Quantum Art Secures $140 Million to Solve the Scalability Paradox
Quantum Art Ltd. has successfully upsized its Series A funding round to $140 million, signaling strong investor confidence in the startup’s strategy to overcome the scaling wall that has long throttled the quantum computing sector. While the company initially secured $100 million in December led by Bedford Ridge Capital, the recent addition of heavyweights like Hudson Bay Capital, Poalim Equity, and LIP Ventures underscores a pivot in venture capital sentiment toward hardware providers that prioritize architectural efficiency over raw, noisy qubit counts.
The industry currently faces a critical bottleneck: increasing the number of qubits inherently introduces disruptive noise, error, and physical wiring complexity. While trapped-ion systems—which utilize individual atoms suspended in electromagnetic fields—are lauded for superior coherence times and fidelity compared to superconducting alternatives, they hit a hard physical limit. Traditionally, packing more than a thousand ions into a single trap results in a chaotic, unmanageable web of laser controls that cripples the system’s performance.
The Perspective Architecture: Rethinking Qubit Connectivity
Quantum Art is addressing this through Perspective, a proprietary multicore architecture designed to move beyond the limitations of fixed-layout trapped-ion systems. In standard architectures, qubits are constrained to interactions with immediate neighbors, a design that inevitably leads to performance degradation as scale increases.

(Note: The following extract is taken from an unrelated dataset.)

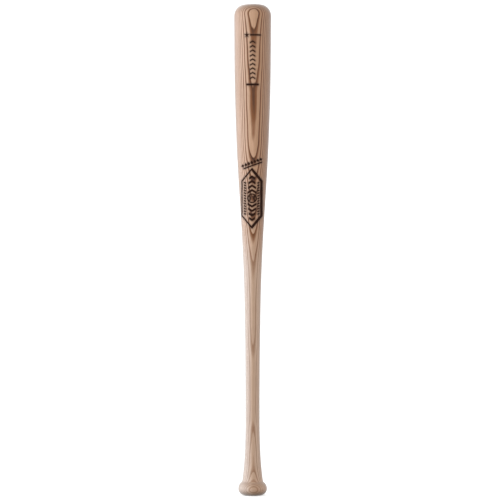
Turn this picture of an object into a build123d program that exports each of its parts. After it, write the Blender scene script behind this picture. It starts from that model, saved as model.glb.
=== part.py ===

The Perspective system utilizes a dynamic, reconfigurable approach, using laser technology to partition ion chains into independent, modular cores. By shifting these ions in microseconds, the company enables all-to-all connectivity. This reconfiguration capability allows individual qubits to execute distinct parts of an algorithm or run parallel processes without the risk of cross-talk induced decoherence. By decoupling connectivity from physical proximity, Quantum Art aims to unlock the path toward systems with over 1,000 qubits while maintaining high operational fidelity.
Advancing Photonics and Commercial Integration
Beyond architectural breakthroughs, Quantum Art is investing heavily in the refinement of the infrastructure that manages these atoms. By developing integrated photonics and automated optical delivery systems, the company is tackling the physical footprint of quantum hardware. Precision is non-negotiable in quantum environments; reducing the scale of the control hardware not only improves throughput but also enhances the stability of the entire platform.
CEO Tal David has emphasized that this capital injection will be used to accelerate the development of the 1,000-qubit Perspective system. The company is simultaneously pushing toward commercial viability through its Quantum-as-a-Service (QaaS) cloud offering. This strategy reflects a growing trend among quantum startups to lower the barrier to entry for enterprise clients. By providing a staged transition path—where users begin with software-based simulators before migrating workflows to physical trapped-ion hardware—Quantum Art is effectively cultivating an ecosystem of developers and researchers before their hardware fully matures.
Strategic Implications for the Hardware Landscape
The successful funding of Quantum Art highlights a maturation within the quantum industry. Investors are shifting their attention away from players focusing purely on high qubit-count metrics toward companies demonstrating verifiable error mitigation and scalable system design.
By avoiding the more qubits at any cost gamble, Quantum Art is positioning itself as a pragmatic player within the global computing landscape. If the multi-core, reconfigurable approach proves successful, it could force a paradigm shift in how trapped-ion systems are designed, essentially turning quantum computers into modular, software-defined machines rather than monolithic, difficult-to-control physical experiments. For the enterprise sector, this progress brings the promise of commercial quantum advantage from the realm of hypothetical research into the tangible planning phase.